Il giudice del Tribunale di Parma Pietro Rogato ha accolto la richiesta della Procura di Parma, dichiarando il fallimento del Parma. La sentenza, depositata nel pomeriggio, a seguito dell'udienza di questa mattina durata 10 minuti, stabilisce per il club emiliano l'avvio dell'esercizio provvisorio e designa i commercialisti Alberto Guiotto e Angelo Anedda quali curatori fallimentari. I due professionisti dovranno spulciare le carte della società calcistica, facendo ordine e luce su debiti, passivi, eventuali responsabilità del crack finanziario e sulla possibilità di un rilancio della gestione societaria, specie considerando che il campionato è ancora in corso. Ieri c'è stato l'arresto del presidente del team ducale Giampietro Manenti, finito in manette con l'accusa di reimpiego di capitali illeciti. Oggi in aula a rappresentare il club c'erano, invece, Osvaldo Riccobene ed Enrico Siciliano, i due membri del collegio sindacale che si è occupato finora dell'ordinaria amministrazione.

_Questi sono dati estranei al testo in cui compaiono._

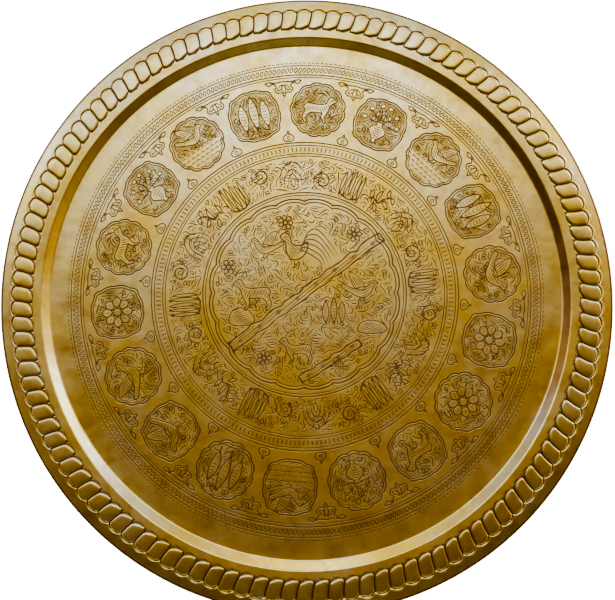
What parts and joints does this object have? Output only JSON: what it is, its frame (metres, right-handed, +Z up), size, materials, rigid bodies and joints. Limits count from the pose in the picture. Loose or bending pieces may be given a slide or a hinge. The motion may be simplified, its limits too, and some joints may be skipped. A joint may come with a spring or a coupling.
{
  "type": "round serving tray",
  "caption": "Large round brass tray: engraved flat floor, low sloping wall, plain ledge, raised gadroon band and an edge rolled round a wire.",
  "frame": {"origin": "middle of the underside of the floor, on the surface the tray rests on", "axes": "+Z up, out of the well; +Y towards the top of the engraved centre picture; +X to its right"},
  "size_m": [0.6998, 0.6998, 0.0122],
  "materials": {
    "brass": "hand-rubbed old polish with engraved lines gone dark",
    "steel_wire": "plain drawn iron wire, hidden in the rolled edge"
  },
  "bodies": {
    "root": {"tray_sheet": "brass", "rim_wire": "steel_wire"}
  },
  "joints": []
}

Il capitano del Parma, Alessandro Lucarelli, fa parte del comitato dei creditori del fallimento insieme con la Colser e alla Iren Mercato. Avrà così un ruolo da interlocutore verso i curatori. Nella sentenza si fa espressamente riferimento anche alla delibera del 6 marzo della Lega Calcio Serie A che «ha rappresentato la propria disponibilità a valutare iniziative che possano consentire al Parma di proseguire il campionato in corso sostenendo, con interventi da concordare, con gli organi delle eventuale procedura fallimentare, la fattibilità dell'esercizio provvisorio».
I debiti complessivi ammontano a 218.446.754,61 euro, con un patrimonio netto negativo di 46.696.901 euro. È il dato contenuto nella sentenza di fallimento. Secondo le informative depositate dalle Guardia di Finanza lo scorso 16 e 17 marzo il Parma ha pure, «un ingente debito sportivo, stimabile allo stato in euro 74.360.912 di cui 63.039.920 nei confronti dei calciatori tesserati, salvi ulteriori e più approfonditi accertamenti». Per questo motivo, conclude il giudice Pietro Rogato, «lo stato di insolvenza appare conclamato e irreversibile».